Mudau and his associates are among the estimated 8,000-10,000 reclaimers working in Joburg and 60,000-90,000 in SA (a conservative figure that could be as high as 215,000), says the Council for Scientific & Industrial Research (CSIR). Informal recyclers are thought to salvage 80%-90% of the post-consumer packaging and paper materials collected for recycling. In 2014 alone, they saved SA between R309.2m and R748.8m in landfill airspace, at little cost, says the CSIR.
In part due to their efforts, SA is ranked third — behind Sweden and Switzerland — when it comes to recycling rates.
But they have done so with little support from the government. And now their jobs are at risk, with bigger players edging them out of the market.
This year, Joburg introduced a compulsory separation-at-source programme, under which residents separate their waste themselves: in addition to the regular black bin, each of the 490,000 households that are part of the programme is issued with a reusable bag for paper and a clear bag for other types of recyclables.
The programme, piloted by Pikitup at its Waterval depot in 2009, became compulsory in July.
"In 2009, when Pikitup ran its first separation-at-source programme, [it] did not consider or include reclaimers," says Wits University human geography lecturer Melanie Samson. "Since then, instead of seeing reclaimers as central to the recycling system, Pikitup [has taken] a charity approach and [seen] reclaimers as poor marginalised people and said: ‘Let’s give them trolleys and protective gear.’"
But, she says, the company hasn’t engaged with the reclaimers as key stakeholders in the waste management process.
Though the separation-at-source programme should have benefited the city’s reclaimers, this has not been the case — in part because contracted private companies such as Dikala and Phambili often get to the recyclables before the reclaimers do.
"Then the waste is lost to the reclaimers and the effect is negative. Separation at source can work only if the planning is done with the wastepickers so they have access to the recyclable waste," says Schenck.

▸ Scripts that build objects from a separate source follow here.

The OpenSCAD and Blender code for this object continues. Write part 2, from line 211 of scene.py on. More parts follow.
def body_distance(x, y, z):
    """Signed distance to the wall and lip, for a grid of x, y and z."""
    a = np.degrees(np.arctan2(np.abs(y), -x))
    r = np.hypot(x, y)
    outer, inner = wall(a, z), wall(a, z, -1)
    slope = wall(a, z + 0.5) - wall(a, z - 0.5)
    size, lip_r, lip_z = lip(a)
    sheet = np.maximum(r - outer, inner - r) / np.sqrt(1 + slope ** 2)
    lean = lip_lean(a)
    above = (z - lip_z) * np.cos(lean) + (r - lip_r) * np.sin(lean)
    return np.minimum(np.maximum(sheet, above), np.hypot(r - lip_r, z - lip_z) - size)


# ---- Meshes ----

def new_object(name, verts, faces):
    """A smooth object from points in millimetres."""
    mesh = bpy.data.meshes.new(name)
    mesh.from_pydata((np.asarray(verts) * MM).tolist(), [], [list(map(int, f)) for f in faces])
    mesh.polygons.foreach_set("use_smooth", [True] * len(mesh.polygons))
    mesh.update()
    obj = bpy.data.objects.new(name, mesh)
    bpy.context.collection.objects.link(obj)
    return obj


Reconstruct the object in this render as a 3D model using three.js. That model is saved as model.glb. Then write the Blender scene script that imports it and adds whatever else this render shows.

Samson agrees. "Reclaimers came to work and discovered there were no recyclables, which has had a dramatic effect on their lives and has led to new forms of exclusion and impoverishment … Instead of building on what already exists, [the authorities] created new approaches that contracted private companies. The common thread is that reclaimers have not been included in the process."
The effect has been dramatic: reclaimers’ incomes have declined by more than 60% in areas where private companies have taken over waste reclamation. Ava Mokoena, chair of the African Reclaimers Organisation, estimates that reclaimers’ income has fallen from R250-R500 a week to about R100 since separation-at-source policies were introduced.
Kodisang, whose wastepicker project is part of the Women in Informal Employment Globalising & Organising network, says: "Ironically, this is an economy [that was] created by the poor — until the government and the private sector realised it was lucrative."
The authorities are aware of the problem. Nico de Jager, mayoral committee member for environment & infrastructure services, says the city is doing what it can to support reclaimers by finding safer solutions. It’s in negotiations with the departments of health and social development to inoculate people who work with waste. "We recognise that reclaimers are a reality and perform a critical part of what we are doing. They’re responsible for 10% of what we do [in waste reclamation in the city]," he says.
The department of environmental affairs is also developing national guidelines on wastepicker integration to assist municipalities. And reclaimer organisations have been in negotiations with the Joburg authorities for over a year to agree on a framework for integrating reclaimers into solid waste management programmes.
What it means
Joburg’s move to a separation-at-source household waste policy is putting the livelihoods of wastepickers at risk
That "should have been a simple process", says Kodisang. But Pikitup spokesperson Muzi Mkhwanazi says it has been delayed by the need to register reclaimers in the city database and link them with support programmes.
Kodisang ascribes the delay, in part, to "the attitude of officials to foreigners".
It’s estimated that up to 75% of reclaimers are illegal immigrants. This presents a challenge to integration, as they do not have the necessary personal documentation and status in the country, says Mkhwanazi.
While reclaimers are integral to the separation-at-source project, little can be done until they are registered for the programme. "The [uptake] has not been as good as we hoped," says De Jager. "The foreign nationals are very hesitant to register. They are nervous and scared that they will be pushed out of the city."
Ephraim, a reclaimer on Third Avenue, Linden, is from Lesotho. He gives only his first name, as he’s wary of being recognised. He’s been a reclaimer since 2000, but sometimes works as a bricklayer when the opportunity arises. He pushes a Shoprite trolley through the street, with a careful system in place to separate everything he collects. As he fills up his trolley and heads off, he says: "Don’t put me on Facebook. This isn’t anyone’s dream."
The problem would ultimately seem to be one of process. Mkhwanazi says Pikitup can only contract reclaimers through normal supply chain processes, so reclaimers need to organise themselves into legal entities should they want to participate as service providers.
Because they don’t do so, tenders are often given to private companies instead.
De Jager similarly explains that the city cannot favour one group over another, and reclaimers need a bank account, an address and a tax number if they are to do business with the city. "Salaries are not going to happen. We don’t have the budget to employ people you can’t control because they aren’t registered. This is not even on the cards," he says.
Kodisang disagrees. "You’re asking the reclaimers to apply for tenders, but what you’re doing is taking poor people and telling them to compete against the private sector and then telling them they aren’t ready.
"You can’t just say you can compete against the waste giants when the system is designed to exclude."